The national movement towards “Banning the Box” has made its way to New Jersey and it could mean additional red tape for employers who want to perform criminal background checks on prospective employees. The New Jersey Assembly Labor Committee recently voted to send the “Opportunity to Compete Act” to the full assembly for approval. The Act essentially bars employers with fifteen or more employees from inquiring whether a prospective employee has been convicted of a crime. Employers who still wish to obtain information about an applicant’s criminal history can do so, but only after a conditional offer of employment is made and the applicant consents to the background check.
The bill, as proposed, provides that an employer can withdraw an offer of employment in the event that a consensual background check is conducted and reveals criminal activities which the employer deems unsatisfactory. However, the applicant then has ten days to explain the relevant circumstances. If the employer still wishes to withdraw the offer of employment it would have forty-five days to provide an explanation to the candidate and would be required to provide a Criminal Record Consideration Form indicating how it arrived at its decision.
The Criminal Record Consideration Form would be required of any employer wishing to undertake a background check that results in it rescinding an offer of employment. Employers would have to document that certain factors were weighed in arriving at the decision, including the relevance of the conviction to the type of employment being sought. Additionally, different types of convictions would be handled differently in the consideration process. A conviction for murder, attempted murder, arson, sex offenses that result in jail time, robbery, kidnapping, human trafficking, possession of weapons, burglary, aggravated assault and terrorism could be considered regardless of how long ago they occurred. However, convictions for other crimes in the 1st-4th degree could only be considered if they happened within the past 10 years. Disorderly persons convictions could only be considered if they happened within the past 5 years. Arrests that did not lead to convictions and any expunged or sealed records would likely be prohibited from consideration altogether.
Although the bill would produce additional work for employers, there are several employer-friendly provisions which soften the blow. One such provision would ban any private cause of action against an employer for violating the Act. The only recourse for aggrieved individuals would be to file a complaint with the New Jersey Division of Civil Rights. The Division could then levy a fine against the employer but only if it finds an employer’s conduct met the high standard of “gross negligence.”
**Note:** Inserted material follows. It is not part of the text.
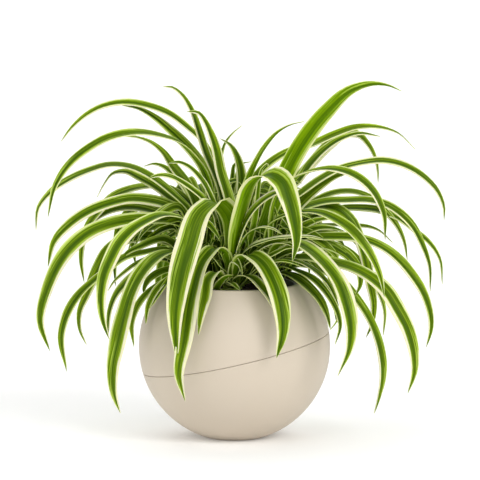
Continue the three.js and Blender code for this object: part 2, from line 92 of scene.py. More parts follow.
# Where a grown leaf passes, as shares of its reach, its rise and its fall
GROWN_SHAPE = (
    (0.16, 0.62, 0.0),
    (0.42, 1.0, 0.0),
    (0.74, 1.0, 0.28),
    (0.95, 1.0, 0.7),
    (1.0, 1.0, 1.0),
)

Range = tuple[float, float]


@dataclass(frozen=True)
class GrowthRule:
    """How a group of leaves grows round its crown: ranges in millimetres and degrees."""

    count: int
    seed: int
    width: Range
    azimuth: Range
    reach: Range
    rise: Range
    fall: Range


@dataclass(frozen=True)
class Shoot:
    """One shoot.

    A seen leaf is its width, its lean at the root and at the tip, the depth of its tip, and then x and height
    of each point that it passes. A margin is the pale share of half the blade. It is wider on the blade's
    lower edge, or where it is negative on its upper edge.
    """

    name: str
    place: tuple[float, float]
    seen: tuple[tuple[float, ...], ...]
    grown: tuple[GrowthRule, ...]
    margins: tuple[float, ...]
    small_seen: tuple[tuple[float, ...], ...] = ()
    small_grown: tuple[GrowthRule, ...] = ()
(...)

The purpose behind the Act is to eliminate barriers to employment by removing the initial stigma attached to applicants having a criminal record. Studies have shown that many such applicants are never even considered once that information is provided. A 2011 National Employment Law Project study found that 65 million Americans have been convicted of a crime that could show up on a background check. Therefore, it is easy to see why there is so much support for this legislation. Two New Jersey cities, Atlantic City and Newark have already passed ordinances “banning the box” in certain situations. Additionally, some of NJ largest employers have chosen to voluntarily remove criminal history inquiries on their employment applications. It certainly appears that the tides are turning in favor of a ban.
However, it is important to note that the Opportunity to Compete Act is not yet law in New Jersey so employers are not yet required to abide by its terms. It is very possible that the procedures and restrictions outlined above could be changed if and when the bill actually becomes law. However, it is always good for employers to be aware of potential legal changes that could eventually impact them so that they can prepare accordingly. Should the bill become law, employers are urged to contact a qualified employment attorney for advice on how to properly navigate the changing legal climate. Further, employers who wish to voluntarily change their procedures in advance should do so with the assistance of counsel to ensure that their new policy is crafted in accordance with all state, local and federal laws and regulations.